Cabinet picks are confirmed by the Senate, and the new majority means that Biden’s picks will likely enjoy a relatively smooth confirmation process. “It’s going to make it much easier for Biden to get his team through the Senate relatively quickly” says Mark Squillace, an environmental law professor at the University of Colorado, Boulder. “That’s really critical because so much of what can be done is going to be done at the executive level.” With less opposition slowing them from taking office, the Biden Administration will be able to get to work sooner.

Across his proposed cabinet, many of Biden’s nominees have expressed a commitment to fight climate change. EPA nominee Michael Regan, who oversees North Carolina’s environmental quality department, is expected to increase federal action on environmental justice and lead efforts to curb greenhouse gas emissions from cars and industry. The Treasury Department nominee, former Federal Reserve Chairwoman Janet Yellen could have powerful influence on addressing climate change through financial policies. Biden is also launching the White House Office of Domestic Climate Policy to coordinate efforts across agencies. Bracken Hendricks, a fellow at the progressive think tank the Roosevelt Institute and a former climate policy advisor to Washington Governor Jay Inslee, says that this cabinet-wide focus will be important for undoing the rollbacks of the Trump Administration. It will also make it easier to create new rules that work toward the goals of Biden’s climate plan, such as eliminating carbon emissions from the power sector by 2035.

Environmental bills can actually even come to a vote

The majority leader of the Senate decides which bills the legislators have an opportunity to vote on. With Democrat Chuck Schumer playing this role instead of Republican leader Mitch McConnell, it’s very likely that more environmental bills will come to a vote, instead of being left to wither away. “Mitch McConnel single-handedly refused to let things come to a vote even when there was bipartisan support,” says Squillace. “I suspect Chuck Schumer will be more than happy to let most of these bills come to a vote.”

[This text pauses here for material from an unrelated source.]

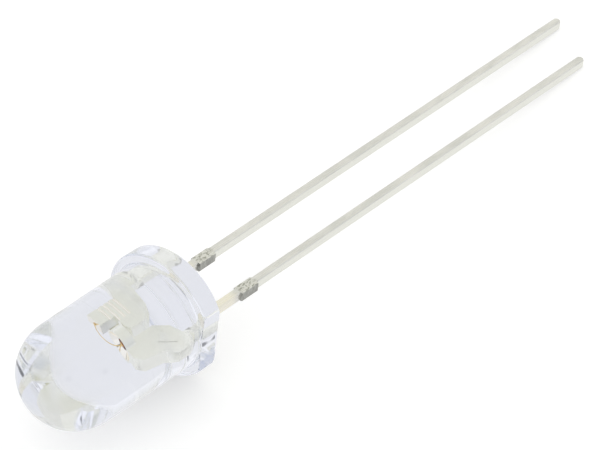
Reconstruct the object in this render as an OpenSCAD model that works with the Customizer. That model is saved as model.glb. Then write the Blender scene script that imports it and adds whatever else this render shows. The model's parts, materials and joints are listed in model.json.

Despite the inaction of the legislature of the past four years, there are climate-relevant policies that have at least some bipartisan support, so simply getting to vote on these bills can make a difference. Hendricks says that there’s likely enough support in the Senate now to pass major transportation and infrastructure bills, which can include a variety of provisions that curb carbon emissions.

Budget measures can help build a clean energy economy and infrastructure

Democrats can use their newfound influence to change spending and taxation under the federal budget in a process known as budget reconciliation. Those tweaks, which only require a simple majority to pass, could bring about tax credits and subsidies for renewable energy. Infrastructure spending can also be honed to support clean energy, for instance by upgrading the aging electrical grid, building public transit, or providing a network of electric vehicle charging stations. Hendricks says that he and other policy experts think it may be possible to implement a clean energy standard through a set of funding mechanisms, including credits, penalties, and technical assistance, that can be passed through reconciliation. “There are a whole set of mechanisms where a clean energy standard—setting rules for the utility industry to move towards clean energy—can fit very comfortably within a taxation and spending piece of budget legislation,” he says. “That would be a big win.”

In other words, while explicitly regulating how much carbon pollution energy and utility companies create would be a policy requiring 60-vote majority, it may be possible to achieve a transition to clean energy through a more convoluted system of taxes and spending that supercharges the clean energy market.

Implementing a carbon fee program is another budget measure that could slide through in the narrow majority, according to Squillace. In the past, he notes, there has been at least some Republican support for putting a price on pollution, so the Democrats may even have support across the aisle.

Throwing out Trump’s rollbacks through the Congressional Review Act

Under the Congressional Review Act (CRA), Congress only needs a simple majority to revoke rules made in the last 60 legislative days. The “legislative” word is key here, since the Senate isn’t in session every day. Squillace says that when Trump took office, the legislature was able to extend their review power all the way back to May 2016 by arguing 60 legislative days extended that far back, tossing out numerous Obama-era rules. The CRA could be a powerful tool for the new Senate since the Trump Administration has been on a last-minute sprint to push through a number of rules, including many that ease environmental regulations. ProPublica has a running list of these so-called “midnight regulations.”

It’s important to point out that even environmental measures that only need a simple majority won’t necessarily have it easy, since a handful of more conservative Democrats will be able to stamp out any bills they don’t support. Joe Manchin, a Democrat from West Virginia who will soon lead the Senate Energy and Natural Resources Committee, is among those unlikely to favor strong actions on climate change. Illustratively, Manchin shot a cap-and-trade climate bill with a rifle for a campaign ad back in 2010.

More robust lawmaking needs a 60-vote majority

Any legislation beyond an adjustment to the federal budget is going to need 60 votes in the Senate to overcome a filibuster and pass. This could include policies regulating vehicle efficiency, pollutant emissions, or energy standards for appliances and buildings. If 41 Senators state they support a filibuster of a given bill, it usually doesn’t even come up for a vote. That means many bills that explicitly tackle climate change directly will likely struggle.

It’s possible that the filibuster itself could be repealed through a simple majority when the Senate sets its rules as part of the start of the new session. Hendricks says removing this provision, which essentially lets one party veto measures it doesn’t like, would be helpful in eliminating some of the gridlock.

In the end, while the legislature may be able to pass some larger infrastructure and transportation bills that include climate action provisions, a lot of work to enact Biden’s climate plan will have to be done in smaller pieces—both in Congress and through executive power in federal agencies and the Oval Office.